* GIVEN MATERIAL
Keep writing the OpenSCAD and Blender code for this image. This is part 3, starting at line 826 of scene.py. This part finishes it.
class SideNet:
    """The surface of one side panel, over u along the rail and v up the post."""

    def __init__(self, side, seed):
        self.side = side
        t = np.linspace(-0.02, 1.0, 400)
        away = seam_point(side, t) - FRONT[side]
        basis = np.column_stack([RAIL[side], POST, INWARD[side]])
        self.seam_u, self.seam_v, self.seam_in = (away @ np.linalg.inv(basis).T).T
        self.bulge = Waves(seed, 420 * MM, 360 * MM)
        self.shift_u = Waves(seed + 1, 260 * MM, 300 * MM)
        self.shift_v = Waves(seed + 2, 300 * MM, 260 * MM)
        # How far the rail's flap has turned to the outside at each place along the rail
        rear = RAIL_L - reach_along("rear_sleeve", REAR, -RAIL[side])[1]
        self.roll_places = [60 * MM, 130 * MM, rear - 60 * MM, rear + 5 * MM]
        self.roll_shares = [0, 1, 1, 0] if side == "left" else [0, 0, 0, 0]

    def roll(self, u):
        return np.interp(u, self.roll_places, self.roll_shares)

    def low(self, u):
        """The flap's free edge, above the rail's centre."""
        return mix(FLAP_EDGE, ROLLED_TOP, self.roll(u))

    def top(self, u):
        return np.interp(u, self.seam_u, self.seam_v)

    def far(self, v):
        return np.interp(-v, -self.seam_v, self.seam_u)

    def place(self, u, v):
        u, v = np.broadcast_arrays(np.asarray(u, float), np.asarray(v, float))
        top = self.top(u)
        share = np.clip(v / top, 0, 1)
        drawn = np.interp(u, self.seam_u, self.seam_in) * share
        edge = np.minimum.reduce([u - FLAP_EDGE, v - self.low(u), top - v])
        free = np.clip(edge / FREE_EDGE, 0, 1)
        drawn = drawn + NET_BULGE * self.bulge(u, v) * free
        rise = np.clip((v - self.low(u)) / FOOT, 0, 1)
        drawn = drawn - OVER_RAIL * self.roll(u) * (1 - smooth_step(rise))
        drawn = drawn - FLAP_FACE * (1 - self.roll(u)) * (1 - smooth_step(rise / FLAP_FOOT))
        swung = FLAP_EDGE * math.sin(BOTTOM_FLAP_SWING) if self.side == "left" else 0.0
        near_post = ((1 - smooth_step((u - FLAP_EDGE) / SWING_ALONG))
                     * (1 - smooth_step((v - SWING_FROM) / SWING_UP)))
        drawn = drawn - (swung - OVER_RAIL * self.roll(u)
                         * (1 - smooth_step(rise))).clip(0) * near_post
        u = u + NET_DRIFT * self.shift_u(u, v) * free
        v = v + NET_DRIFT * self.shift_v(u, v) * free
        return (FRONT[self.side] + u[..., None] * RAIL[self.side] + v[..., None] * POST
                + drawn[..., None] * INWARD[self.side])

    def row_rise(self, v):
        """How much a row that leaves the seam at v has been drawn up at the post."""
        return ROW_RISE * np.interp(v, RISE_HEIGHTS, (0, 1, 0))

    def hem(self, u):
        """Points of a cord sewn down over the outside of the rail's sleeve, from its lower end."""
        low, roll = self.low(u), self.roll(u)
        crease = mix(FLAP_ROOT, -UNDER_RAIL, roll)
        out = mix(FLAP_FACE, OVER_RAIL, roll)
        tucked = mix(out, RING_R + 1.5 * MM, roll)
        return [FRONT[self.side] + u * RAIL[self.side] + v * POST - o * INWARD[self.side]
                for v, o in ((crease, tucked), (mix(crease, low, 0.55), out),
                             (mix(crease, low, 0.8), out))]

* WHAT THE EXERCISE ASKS
Each line of the listing should be copied exactly.

* FULL OUTPUT
Keep writing the OpenSCAD and Blender code for this image. This is part 3, starting at line 826 of scene.py. This part finishes it.
class SideNet:
    """The surface of one side panel, over u along the rail and v up the post."""

    def __init__(self, side, seed):
        self.side = side
        t = np.linspace(-0.02, 1.0, 400)
        away = seam_point(side, t) - FRONT[side]
        basis = np.column_stack([RAIL[side], POST, INWARD[side]])
        self.seam_u, self.seam_v, self.seam_in = (away @ np.linalg.inv(basis).T).T
        self.bulge = Waves(seed, 420 * MM, 360 * MM)
        self.shift_u = Waves(seed + 1, 260 * MM, 300 * MM)
        self.shift_v = Waves(seed + 2, 300 * MM, 260 * MM)
        # How far the rail's flap has turned to the outside at each place along the rail
        rear = RAIL_L - reach_along("rear_sleeve", REAR, -RAIL[side])[1]
        self.roll_places = [60 * MM, 130 * MM, rear - 60 * MM, rear + 5 * MM]
        self.roll_shares = [0, 1, 1, 0] if side == "left" else [0, 0, 0, 0]

    def roll(self, u):
        return np.interp(u, self.roll_places, self.roll_shares)

    def low(self, u):
        """The flap's free edge, above the rail's centre."""
        return mix(FLAP_EDGE, ROLLED_TOP, self.roll(u))

    def top(self, u):
        return np.interp(u, self.seam_u, self.seam_v)

    def far(self, v):
        return np.interp(-v, -self.seam_v, self.seam_u)

    def place(self, u, v):
        u, v = np.broadcast_arrays(np.asarray(u, float), np.asarray(v, float))
        top = self.top(u)
        share = np.clip(v / top, 0, 1)
        drawn = np.interp(u, self.seam_u, self.seam_in) * share
        edge = np.minimum.reduce([u - FLAP_EDGE, v - self.low(u), top - v])
        free = np.clip(edge / FREE_EDGE, 0, 1)
        drawn = drawn + NET_BULGE * self.bulge(u, v) * free
        rise = np.clip((v - self.low(u)) / FOOT, 0, 1)
        drawn = drawn - OVER_RAIL * self.roll(u) * (1 - smooth_step(rise))
        drawn = drawn - FLAP_FACE * (1 - self.roll(u)) * (1 - smooth_step(rise / FLAP_FOOT))
        swung = FLAP_EDGE * math.sin(BOTTOM_FLAP_SWING) if self.side == "left" else 0.0
        near_post = ((1 - smooth_step((u - FLAP_EDGE) / SWING_ALONG))
                     * (1 - smooth_step((v - SWING_FROM) / SWING_UP)))
        drawn = drawn - (swung - OVER_RAIL * self.roll(u)
                         * (1 - smooth_step(rise))).clip(0) * near_post
        u = u + NET_DRIFT * self.shift_u(u, v) * free
        v = v + NET_DRIFT * self.shift_v(u, v) * free
        return (FRONT[self.side] + u[..., None] * RAIL[self.side] + v[..., None] * POST
                + drawn[..., None] * INWARD[self.side])

    def row_rise(self, v):
        """How much a row that leaves the seam at v has been drawn up at the post."""
        return ROW_RISE * np.interp(v, RISE_HEIGHTS, (0, 1, 0))

    def hem(self, u):
        """Points of a cord sewn down over the outside of the rail's sleeve, from its lower end."""
        low, roll = self.low(u), self.roll(u)
        crease = mix(FLAP_ROOT, -UNDER_RAIL, roll)
        out = mix(FLAP_FACE, OVER_RAIL, roll)
        tucked = mix(out, RING_R + 1.5 * MM, roll)
        return [FRONT[self.side] + u * RAIL[self.side] + v * POST - o * INWARD[self.side]
                for v, o in ((crease, tucked), (mix(crease, low, 0.55), out),
                             (mix(crease, low, 0.8), out))]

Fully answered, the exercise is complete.